Source records:

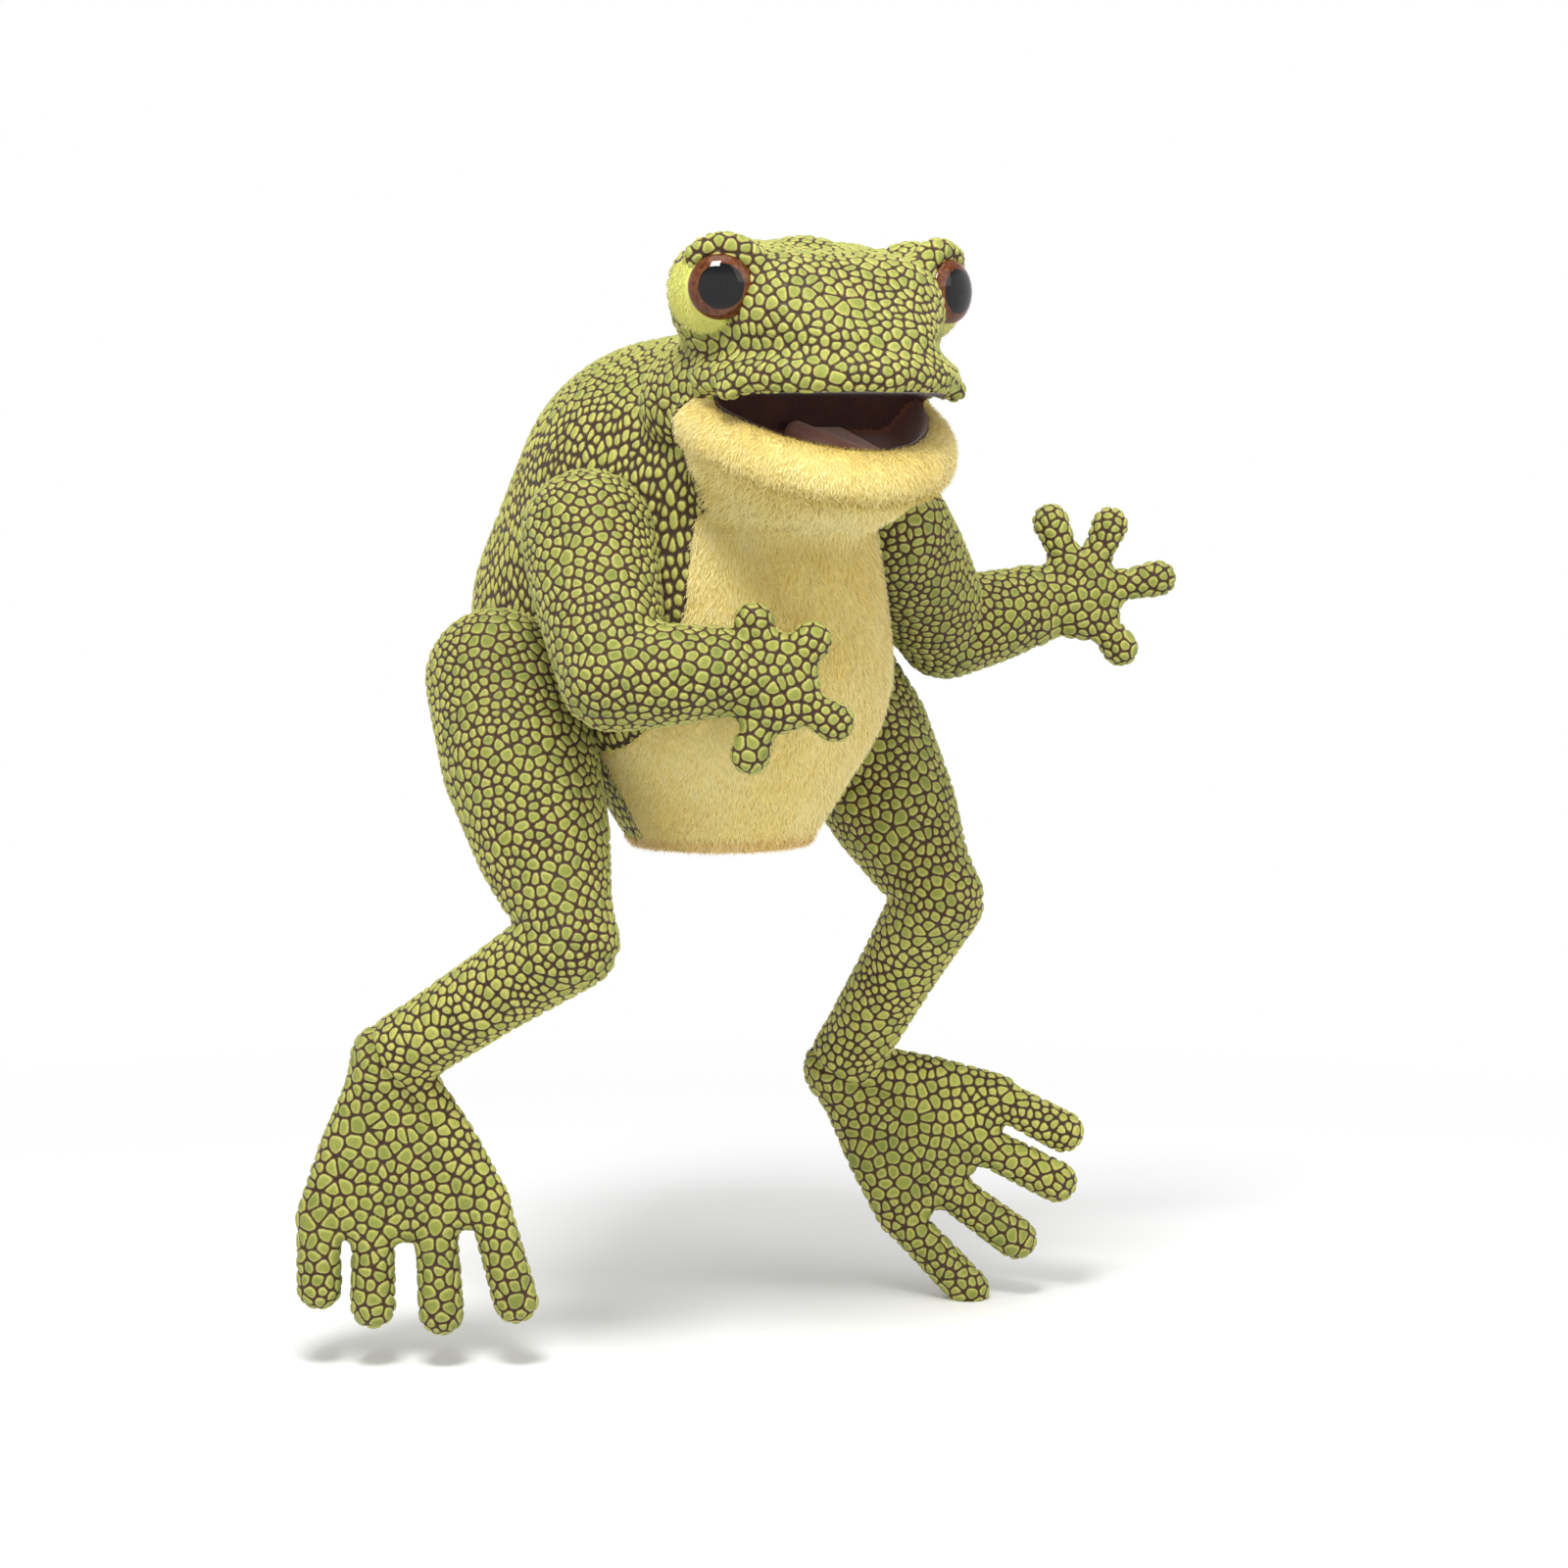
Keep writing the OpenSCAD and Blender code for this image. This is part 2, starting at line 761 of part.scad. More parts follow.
for (s = [RIGHT, LEFT]) {
    if (wanted(str("brow_hood_", SIDE[s]))) brow_hood(EYE_SIDE[s]);
    if (wanted(str("eye_bulge_", SIDE[s]))) eye_bulge(EYE_SIDE[s]);
    if (wanted(str("eye_iris_", SIDE[s]))) eye_iris(EYE_SIDE[s]);
    if (wanted(str("eye_pupil_", SIDE[s]))) eye_pupil(EYE_SIDE[s]);
    if (wanted(str("eye_lens_", SIDE[s]))) eye_lens(EYE_SIDE[s]);
    if (wanted(str("shoulder_patch_", SIDE[s])))
        sewn_patch(shoulder[s], shoulder_r, inward(shoulder[s], chest_ball[0]));
    if (wanted(str("upper_arm_skin_", SIDE[s]))) upper_arm_skin(s);
    if (wanted(str("upper_arm_filling_", SIDE[s]))) upper_arm_filling(s);
    if (wanted(str("forearm_skin_", SIDE[s]))) forearm_skin(s);
    if (wanted(str("forearm_filling_", SIDE[s]))) forearm_filling(s);
    if (wanted(str("hand_skin_", SIDE[s]))) hand_skin(s);
    if (wanted(str("hand_filling_", SIDE[s]))) hand_filling(s);
    if (wanted(str("hip_patch_", SIDE[s]))) sewn_patch(hip[s], hip_r, inward(hip[s], back_ball[0]));
    if (wanted(str("thigh_skin_", SIDE[s]))) thigh_skin(s);
    if (wanted(str("thigh_filling_", SIDE[s]))) thigh_filling(s);
    if (wanted(str("shank_skin_", SIDE[s]))) shank_skin(s);
    if (wanted(str("shank_filling_", SIDE[s]))) shank_filling(s);
    if (wanted(str("foot_skin_", SIDE[s]))) foot_skin(s);
    if (wanted(str("foot_filling_", SIDE[s]))) foot_filling(s);
}
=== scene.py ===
import json
import math

import bmesh
import bpy
import numpy as np
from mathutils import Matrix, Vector, bvhtree, kdtree


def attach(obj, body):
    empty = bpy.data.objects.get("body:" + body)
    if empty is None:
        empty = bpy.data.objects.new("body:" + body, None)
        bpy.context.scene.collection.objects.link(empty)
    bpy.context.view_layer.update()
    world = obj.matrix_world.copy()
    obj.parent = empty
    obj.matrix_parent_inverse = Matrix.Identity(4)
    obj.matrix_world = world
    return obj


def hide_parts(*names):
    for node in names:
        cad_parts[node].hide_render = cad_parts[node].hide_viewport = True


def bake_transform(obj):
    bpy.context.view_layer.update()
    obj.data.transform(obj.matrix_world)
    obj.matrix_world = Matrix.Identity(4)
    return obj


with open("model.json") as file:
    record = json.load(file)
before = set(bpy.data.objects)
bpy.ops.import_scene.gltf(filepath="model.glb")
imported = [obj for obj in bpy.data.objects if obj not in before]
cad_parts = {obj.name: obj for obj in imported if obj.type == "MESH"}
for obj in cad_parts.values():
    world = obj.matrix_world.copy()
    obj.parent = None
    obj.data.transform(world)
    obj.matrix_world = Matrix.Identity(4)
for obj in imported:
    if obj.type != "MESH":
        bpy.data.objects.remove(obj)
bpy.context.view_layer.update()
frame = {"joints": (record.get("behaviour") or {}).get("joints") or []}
rng = np.random.default_rng(11)

# Shapes are worked out in millimetres, in the row frame, and turned to metres when a piece is made.
MM = 0.001
RIGHT, LEFT = "right", "left"
SIDES = (RIGHT, LEFT)


# ---- vectors ----
def unit(v):
    v = np.array(v, float)
    return v / np.linalg.norm(v)


def smooth(x, low, high):
    t = np.clip((x - low) / (high - low), 0, 1)
    return t * t * (3 - 2 * t)


# ---- the skeleton, from the record's joints ----
joints = {j["name"]: j for j in frame["joints"]}


def place(name):
    return np.array(joints[name]["pos_m"]) / MM


neck = place("head_turn")
hinge = place("jaw_open")
head_x = unit(joints["jaw_open"]["axis"])
head_z = np.array([0.0, 0.0, 1.0])
head_back = np.cross(head_z, head_x)
shoulder = {s: place("shoulder_swing_" + s) for s in SIDES}
elbow = {s: place("elbow_" + s) for s in SIDES}
wrist = {s: place("wrist_" + s) for s in SIDES}
hip = {s: place("hip_swing_" + s) for s in SIDES}
knee = {s: place("knee_" + s) for s in SIDES}
ankle = {s: place("ankle_" + s) for s in SIDES}

# Hands and feet are flat and face this way. Each has a direction in that plane.
LIMB_FACE = unit([-64, -76, 6])
FACE_RIGHT = unit([76, -64, 0])
FACE_UP = np.cross(LIMB_FACE, FACE_RIGHT)
HAND_ANGLE = {RIGHT: -12, LEFT: 14}
FOOT_ANGLE = {RIGHT: -85, LEFT: -39}


def in_face(degrees):
    a = math.radians(degrees)
    return math.cos(a) * FACE_RIGHT + math.sin(a) * FACE_UP


def head_point(x, y, z):
    """A point of the head's own frame: x to its left, -y forward, z up, from the neck."""
    return neck + x * head_x + y * head_back + z * head_z


def to_head(co):
    """Points of the row frame in the head's frame."""
    d = co - neck
    return np.stack([d @ head_x, d @ head_back, d @ head_z], 1)


MOUTH_REST = 21


def jaw_point(x, y, z):
    """A point of the jaw, given as it lies when the mouth is shut."""
    a = math.radians(MOUTH_REST)
    hy, hz = to_head(hinge[None])[0][1:]
    dy, dz = y - hy, z - hz
    return head_point(x, hy + dy * math.cos(a) - dz * math.sin(a), hz + dy * math.sin(a) + dz * math.cos(a))


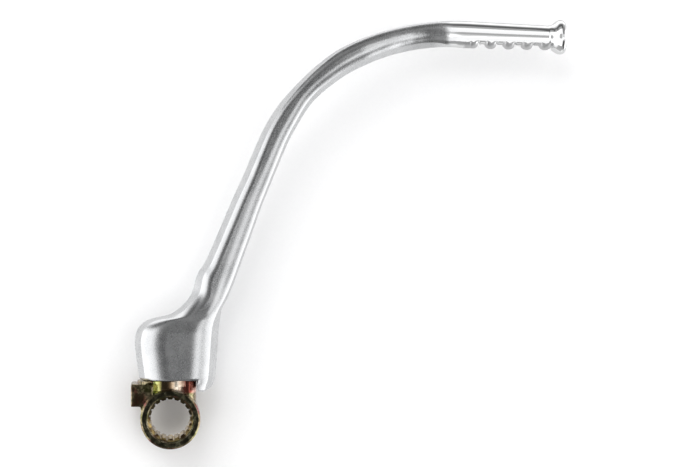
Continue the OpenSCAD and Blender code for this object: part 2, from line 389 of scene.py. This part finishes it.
# ------------------------------------------------------------------ lever
# Stations: outer edge x, z; inner edge x, z. Millimetres.
ST = np.array([
    [-15, 13.6, 17.4, 13.6], [-15, 14.2, 19.3, 14.2], [-15, 15.4, 20.6, 15.4], [-15.2, 17.2, 21.5, 17.2],
    [-15.5, 20, 22.4, 20], [-16.4, 27, 23, 27], [-17.3, 34, 23.5, 34], [-17.5, 38, 23.8, 38.5],
    [-17, 42, 24.1, 42.4], [-15.7, 45, 24.3, 45], [-13.4, 47.4, 24.5, 47], [-10, 49.2, 24.8, 48.8],
    [-5.5, 50.4, 25, 50.2], [-1.2, 51.3, 25.2, 51.5], [2.6, 53.1, 25.5, 52.8], [5.9, 55.9, 25.9, 54.2],
    [8.6, 58.8, 26.6, 55.8], [10.6, 62, 27.6, 57.6], [11.7, 65.3, 28.7, 59.8], [12.7, 69, 30, 62.8],
    [14.3, 73, 31.6, 66.8], [17, 77, 33.3, 71.3], [20, 83.3, 35.6, 77.7], [26.3, 98, 40.7, 91.7],
    [31.4, 110, 45.2, 104.5], [36.7, 121.5, 49.8, 116], [41.5, 133, 54.3, 127], [46.6, 144.3, 58.9, 137.7],
    [52.9, 154.6, 64, 147], [59, 162, 69, 155], [65.3, 168.6, 74, 160.6], [72.2, 175, 79.8, 165.4],
    [81.8, 182.3, 87.7, 171], [91.8, 187.5, 96.7, 175.7], [103.3, 191.9, 107.3, 180], [115, 195.2, 118, 183],
    [127.2, 197.4, 129, 184.8], [138.5, 198.4, 139.2, 185.4], [150, 198.3, 150, 184.8], [170, 197.3, 170, 184.3],
    [193, 196.2, 193, 184],
], float)


def cr(a, b, c, d, t):
    return 0.5 * (2 * b + (c - a) * t + (2 * a - 5 * b + 4 * c - d) * t * t + (3 * b - a - 3 * c + d) * t ** 3)


def station(s):
    i = min(int(s), len(ST) - 2)
    g = lambda k: ST[max(0, min(len(ST) - 1, k))]
    return cr(g(i - 1), g(i), g(i + 1), g(i + 2), s - i)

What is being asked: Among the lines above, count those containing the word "frame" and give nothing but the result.

Reply to the task: 5